In Titanium Ltd v Finanzamt Österreich (Case C-931/19), the Court of Justice of the European Union (CJEU) confirmed that where a property was let in Austria, but the landlord did not have staff in Austria to manage the letting, this did not create a fixed establishment for VAT purposes.

Titanium Ltd (Titanium) was a property and asset management company that had its registered and management offices in Jersey. During the 2009-10 tax years, the company let a property it owned in Vienna, which was subject to tax, to two Austrian individuals. This was Titanium's only property in Austria and it appointed an Austrian agent to manage the property. The agent, a real estate management company, was responsible for invoicing rental payments and operation costs, and for the preparation of VAT declaration data. Titanium retained the power to enter into and terminate leases, and to decide on the terms of tenancy agreements, and how repairs were financed.
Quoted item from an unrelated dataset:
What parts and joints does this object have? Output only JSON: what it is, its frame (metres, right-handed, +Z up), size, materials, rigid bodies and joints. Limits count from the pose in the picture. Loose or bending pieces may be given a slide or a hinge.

Despite the property being subject to tax, Titanium did not pay VAT in respect of the letting in Austria on the basis that it was not permanently established in the country. The Austrian tax authority considered that a let property could constitute a fixed establishment and determined that Titanium was liable to account for VAT in respect of the 2009-10 tax years.

Titanium appealed against the Austrian authority's decision to the Austrian Federal Finance court, claiming that it should not be treated as permanently established in the country simply because it owned and let an immovable property there. The Court stayed proceedings in order to refer to the CJEU the question of whether the passive letting of a property without human resources in Austria could constitute a "fixed establishment".

The CJEU was of the view that merely owning and leasing a property in a country was not sufficient to create a fixed establishment within the meaning of Articles 43 to 45 of the VAT Directive. In its view, "fixed establishment" required a degree of permanence and structure, both in terms of staff and technical resources to supply services independently. Titanium, having no staff in Austria, had to rely on an agent to carry out some essential letting activities. The CJEU did not consider Titanium had a significant enough local presence to be able to carry out letting activities without the agent's assistance.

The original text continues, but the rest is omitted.